Starting at the line that has "for thing in" and stopping after the line that has "# ---- node helpers", reproduce the listing below exactly; omit everything else.

- Source material:
+++

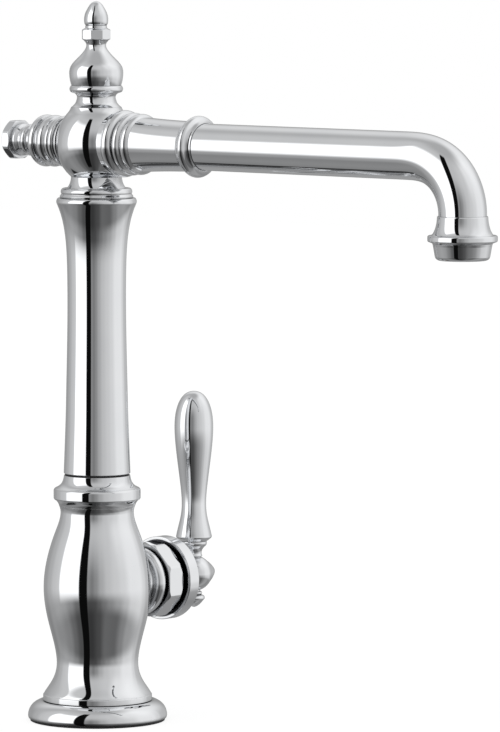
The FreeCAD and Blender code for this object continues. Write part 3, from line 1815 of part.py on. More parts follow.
def make_pieces():
    """Every piece of the tap, in the order it is put together."""
    spout_axis = (0, 0, SPOUT_AXIS)
    ring_half = s.o_ring_radius + s.o_ring_squeeze
    return [
        make_deck_gasket(),
        make_base_flange(),
        make_mounting_shank(),
        make_lower_body(),
        make_mixing_block(),
        make_riser_tube(),
        make_swivel_socket(),
        o_ring("swivel_o_rings", s.spigot_radius, swivel_ring_levels()),
        turned("body_collar", collar_section()),
        make_swivel_bush(),
        make_thrust_washer(),
        make_bonnet_nut(),
        make_cartridge_shell(),
        make_port_seals(),
        make_fixed_ceramic_disc(),
        make_moving_ceramic_disc(),
        make_disc_slider(),
        make_cartridge_carrier(),
        make_stem_pivot_pin(),
        make_cartridge_stem(),
        make_handle_disc(),
        make_handle_hub(),
        make_handle_set_screw(),
        make_lever_ferrule(),
        make_lever(),
        make_lower_knob(),
        make_swivel_spigot(),
        make_swivel_clip(),
        make_water_tube(),
        o_ring("water_tube_o_rings", s.water_tube_radius, water_tube_ring_levels()),
        make_column_tube(),
        make_neck_ring(),
        make_ball_tee(),
        make_finial_base(),
        make_finial_bulb(),
        make_finial_nut(),
        make_finial_tip(),
        make_spout_collar(),
        o_ring("spout_o_ring", s.tube_radius, [s.front_boss_end + ring_half], "-Y", spout_axis),
        make_spout_sleeve(),
        make_spout_bead(),
        make_spout_tube(),
        make_outlet_ferrule(),
        make_aerator_shell(),
        make_aerator_insert(),
        make_aerator_screen(),
        make_aerator_washer(),
        make_back_collar(),
        o_ring("back_plug_o_ring", s.plug_screw_radius, [s.back_boss_end + ring_half], "+Y", spout_axis),
        make_back_plug(),
    ]


def check(pieces):
    """Stops with a plain message if any object failed or any piece has no sound shape."""
    for thing in doc.Objects:
        if "Invalid" in thing.State or "Error" in thing.State:
            raise ValueError(f"{thing.Name} failed: {thing.State}")
    for piece in pieces:
        if piece.Shape.isNull() or not piece.Shape.isValid():
            raise ValueError(f"{piece.Label} has no valid shape")


def write(pieces):
    """Writes each piece to its own file, named as the piece."""
    os.makedirs("parts", exist_ok=True)
    for piece in pieces:
        piece.Shape.exportStep(f"parts/{piece.Label}.step")


tap_pieces = make_pieces()
doc.recompute()
check(tap_pieces)
write(tap_pieces)
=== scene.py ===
import json
import math

import bpy
from mathutils import Matrix, Vector


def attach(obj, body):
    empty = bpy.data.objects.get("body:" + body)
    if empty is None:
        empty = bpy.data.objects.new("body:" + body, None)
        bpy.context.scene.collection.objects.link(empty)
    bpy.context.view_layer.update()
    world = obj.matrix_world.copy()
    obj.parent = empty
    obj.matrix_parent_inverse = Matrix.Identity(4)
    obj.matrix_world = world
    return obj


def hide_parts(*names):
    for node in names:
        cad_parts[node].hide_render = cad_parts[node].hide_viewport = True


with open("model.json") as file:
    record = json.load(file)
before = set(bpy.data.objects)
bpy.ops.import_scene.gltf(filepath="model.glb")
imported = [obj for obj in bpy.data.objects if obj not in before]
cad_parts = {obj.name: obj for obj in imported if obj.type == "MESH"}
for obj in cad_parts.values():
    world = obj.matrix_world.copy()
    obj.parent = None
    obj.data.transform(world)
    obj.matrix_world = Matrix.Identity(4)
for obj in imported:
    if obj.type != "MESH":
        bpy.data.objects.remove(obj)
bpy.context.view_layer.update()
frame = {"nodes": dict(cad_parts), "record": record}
bpy.context.scene.view_settings.view_transform = "Standard"

# shapes are written in millimetres, and Blender works in metres
MM = 0.001

# places that several pieces share, in millimetres
VALVE_LEVEL = 64
SPOUT_LEVEL = 275.94
SPOUT_REACH = 221.8
LEVER_OUT = 70.4


# ---- node helpers ----


class Tree:
    """A small wrapper that makes and links shader nodes."""

    def __init__(self, owner):
        owner.use_nodes = True
        self.tree = owner.node_tree
        self.tree.nodes.clear()

    def add(self, kind, inputs=None, **settings):
        """A node whose inputs are plain values or the outputs of other nodes."""
        node = self.tree.nodes.new(kind)
        for name, value in settings.items():
            setattr(node, name, value)
        for name, value in (inputs or {}).items():
            if isinstance(value, bpy.types.NodeSocket):
                self.tree.links.new(value, node.inputs[name])
            else:
                node.inputs[name].default_value = value
        return node

    def math(self, operation, first, second=0.0):
        return self.add("ShaderNodeMath", {0: first, 1: second}, operation=operation).outputs[0]

    def ramp(self, value, low, high, start=0.0, end=1.0):
        """Runs smoothly from start, where the value is low, to end, where it is high."""
        inputs = {"Value": value, "From Min": low, "From Max": high, "To Min": start, "To Max": end}
        node = self.add("ShaderNodeMapRange", inputs, interpolation_type="SMOOTHSTEP")
        return node.outputs["Result"]

    def within(self, value, low, high, soft):
        """1 between low and high and 0 outside, with a soft step at both."""
        rise = self.ramp(value, low - soft, low + soft)
        fall = self.ramp(value, high + soft, high - soft)
        return self.math("MULTIPLY", rise, fall)

    def mix(self, share, first, second):
        """Plain numbers: first where share is 0, second where it is 1."""
        node = self.add("ShaderNodeMix", {0: share, 2: first, 3: second}, data_type="FLOAT")
        return node.outputs[0]

    def mix_colour(self, share, first, second, **settings):
        inputs = {0: share, 6: first, 7: second}
        return self.add("ShaderNodeMix", inputs, data_type="RGBA", **settings).outputs[2]

    def stops(self, value, places):
        """A smooth curve of brightness through (place, level), where place runs from 0 to 1."""
        node = self.add("ShaderNodeValToRGB", {"Fac": value})
        ramp = node.color_ramp
        ramp.interpolation = "EASE"
        while len(ramp.elements) < len(places):
            ramp.elements.new(0.5)
        for element, (place, level) in zip(ramp.elements, places):
            element.position = place
            element.color = (level, level, level, 1)
        return node.outputs["Color"]

    def noise(self, place, scale, detail, roughness):
        inputs = {"Vector": place, "Scale": scale, "Detail": detail, "Roughness": roughness}
        return self.add("ShaderNodeTexNoise", inputs).outputs["Fac"]

    def shelter(self, distance):
        """1 where a surface lies open, less in grooves and corners of about that size in metres."""
        inputs = {"Distance": distance}
        return self.add("ShaderNodeAmbientOcclusion", inputs, samples=8).outputs["AO"]

    def bump(self, height, distance, before=None):
        """A normal for relief of that depth in metres, on top of the normal before it."""
        inputs = {"Height": height, "Distance": distance}
        if before is not None:
            inputs["Normal"] = before
        return self.add("ShaderNodeBump", inputs).outputs["Normal"]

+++

- Answer to the exercise:
    for thing in doc.Objects:
        if "Invalid" in thing.State or "Error" in thing.State:
            raise ValueError(f"{thing.Name} failed: {thing.State}")
    for piece in pieces:
        if piece.Shape.isNull() or not piece.Shape.isValid():
            raise ValueError(f"{piece.Label} has no valid shape")


def write(pieces):
    """Writes each piece to its own file, named as the piece."""
    os.makedirs("parts", exist_ok=True)
    for piece in pieces:
        piece.Shape.exportStep(f"parts/{piece.Label}.step")


tap_pieces = make_pieces()
doc.recompute()
check(tap_pieces)
write(tap_pieces)
=== scene.py ===
import json
import math

import bpy
from mathutils import Matrix, Vector


def attach(obj, body):
    empty = bpy.data.objects.get("body:" + body)
    if empty is None:
        empty = bpy.data.objects.new("body:" + body, None)
        bpy.context.scene.collection.objects.link(empty)
    bpy.context.view_layer.update()
    world = obj.matrix_world.copy()
    obj.parent = empty
    obj.matrix_parent_inverse = Matrix.Identity(4)
    obj.matrix_world = world
    return obj


def hide_parts(*names):
    for node in names:
        cad_parts[node].hide_render = cad_parts[node].hide_viewport = True


with open("model.json") as file:
    record = json.load(file)
before = set(bpy.data.objects)
bpy.ops.import_scene.gltf(filepath="model.glb")
imported = [obj for obj in bpy.data.objects if obj not in before]
cad_parts = {obj.name: obj for obj in imported if obj.type == "MESH"}
for obj in cad_parts.values():
    world = obj.matrix_world.copy()
    obj.parent = None
    obj.data.transform(world)
    obj.matrix_world = Matrix.Identity(4)
for obj in imported:
    if obj.type != "MESH":
        bpy.data.objects.remove(obj)
bpy.context.view_layer.update()
frame = {"nodes": dict(cad_parts), "record": record}
bpy.context.scene.view_settings.view_transform = "Standard"

# shapes are written in millimetres, and Blender works in metres
MM = 0.001

# places that several pieces share, in millimetres
VALVE_LEVEL = 64
SPOUT_LEVEL = 275.94
SPOUT_REACH = 221.8
LEVER_OUT = 70.4


# ---- node helpers ----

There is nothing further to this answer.